What actually seems to be happening is that when `bcm2835_playback_fifo` is called, the pointer is updated, but as frames are individually output to the DAC, this pointer does not increment. It is not updated until the next time `bcm2835_playback_fifo` is called.
But in this commit you increment the delay, as if sound doesn't play.
It is true that the patch does make use of the snd_pcm_runtime structure’s “delay" field (aka "runtime->delay” here). That field is defined for: “/* extra delay; typically FIFO size */”. Clearly it is not being used for that here — it is being used simply because it is part of the calculation done in snd_pcm_calc_delay(), as you point out. At present, it looks like that field isn’t being used –– it’s set to zero –– and not modified anywhere else in the driver, AFAICS. If it was necessary, it would be a simple matter to preserve whatever value it was given.
That's not what I am talking about. Somehow we don't understand each other.
As a result, userspace will recieve the correct delay, instead of these crazy 10 ms.
Just to point out that with the proposed patch, it appears that the correct delay is being reported, (apart, possibly, from any delay originally set in the snd_pcm_delay field, as mentioned above).
Then I would like to point out the alsa-lib function `snd_pcm_avail()` - it will return the wrong value.
It is already the case that snd_pcm_avail() does not return the true delay.
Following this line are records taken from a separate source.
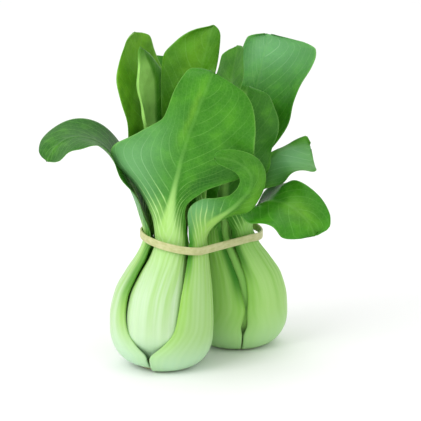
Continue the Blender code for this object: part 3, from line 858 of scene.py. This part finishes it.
def leaf_finish(name, colours, groups):
    """A leaf from its pale foot to its green tip, with the stalk's colours under the blade's."""
    made, w, shader = new_finish(name)
    place = w.attribute("flat_place", "Vector")
    blade = w.attribute("blade")
    across = w.math("ABSOLUTE", w.attribute("across"))
    inner = w.attribute("inner")
    height = w.attribute("height")
    wing_share = w.attribute("wing")
    veins = w.group(groups["ribs_and_veins"], {
        "Course": w.attribute("course"), "Width": w.attribute("width"), "Strength": w.attribute("strength"),
    })
    net = w.group(groups["leaf_net"], {"Place": place, "Cell": 1.9})
    fine_streaks = w.group(groups["stalk_streaks"], {"Place": place, "Strings": 0.9})["Streaks"]
    broad_streaks = w.group(groups["stalk_streaks"], {"Place": place, "Strings": 0.2})["Streaks"]
    midrib = w.ramp(w.attribute("midrib"), 0.12, 0.6, 1, 0)

    stalk = w.mix(w.ramp(height, 2, 30), colours.foot, colours.stalk)
    stalk = w.mix(w.ramp(height, 40, 78), stalk, colours.neck)
    margin = w.math("MULTIPLY", w.ramp(across, 0.5, 1.0), w.ramp(height, 4, 40, 0.2, 0.85))
    stalk = w.mix(margin, stalk, colours.stalk_margin)
    broad = w.math("MULTIPLY", w.ramp(broad_streaks, 0.42, 0.66, 0, 0.55), w.ramp(height, 8, 50))
    stalk = w.mix(broad, stalk, colours.stalk_margin)
    fine = w.math("MULTIPLY", w.ramp(fine_streaks, 0.45, 0.7, 0, 0.3), w.ramp(height, 12, 60))
    stalk = w.mix(fine, stalk, colours.stalk_margin)
    greener = w.math("MULTIPLY", w.attribute("greener"), w.ramp(height, 4, 24, 0.2, 1))
    stalk = w.mix(greener, stalk, colours.stalk_margin)
    stalk = w.mix(w.math("MULTIPLY", veins["Veins"], 0.35), stalk, colours.rib)
    stalk = w.mix(wing_share, stalk, colours.wing)

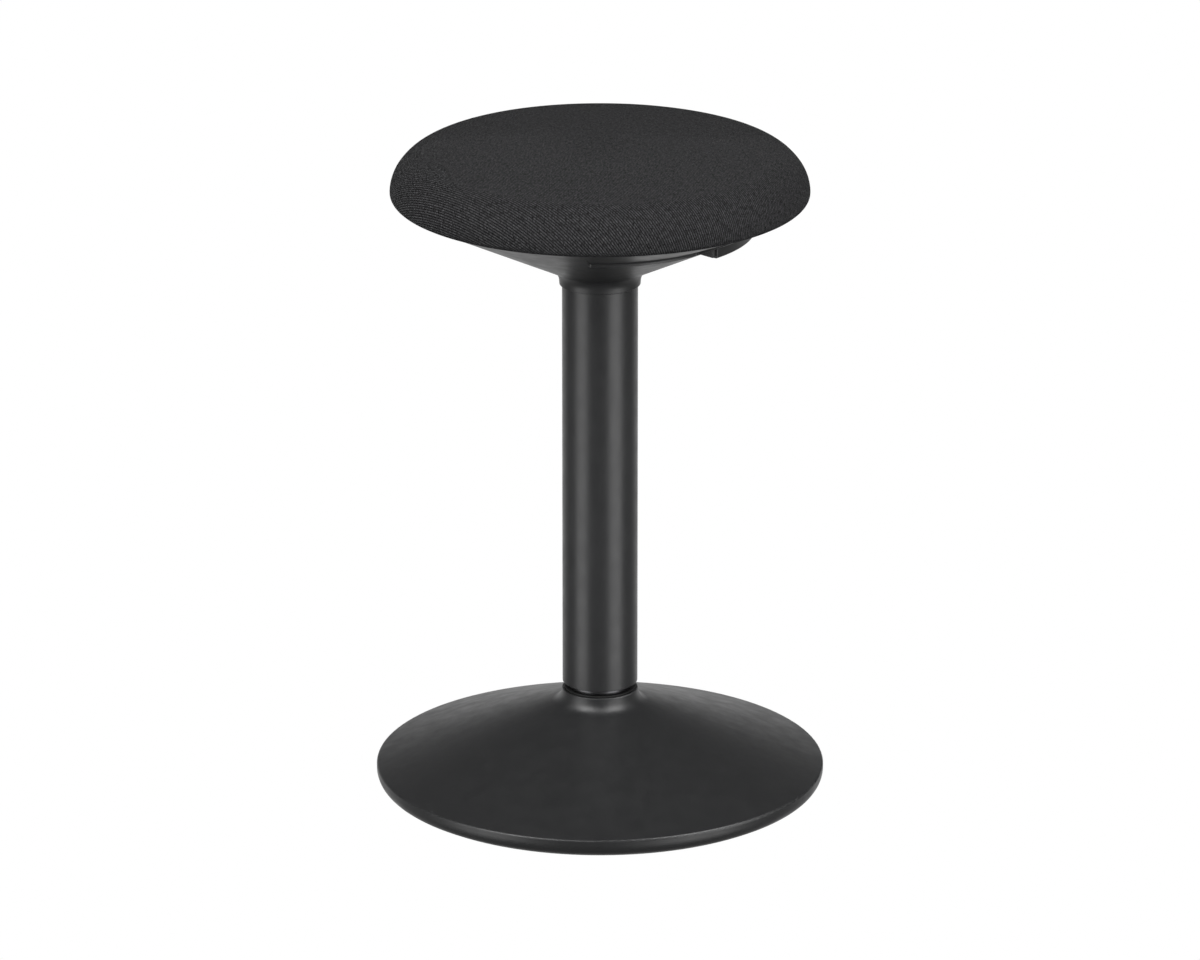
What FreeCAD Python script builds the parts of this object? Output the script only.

The ALSA documentation states: "The value returned by that call [i.e. the snd_pcm_avail*() functions] is not directly related to the delay…”
Do you mean, that you are submitting the patch into the upstream kernel without reading the code?
snd_pcm_avail() is calculated based on:
* hw_ptr * buffer_size * appl_ptr * boundary
If you fix hw_ptr - it will fix both snd_pcm_delay() and snd_pcm_avail(). Instead, you invent the "interpolated delay", which in fact only compensates the wrong hw_ptr instead of fixing it.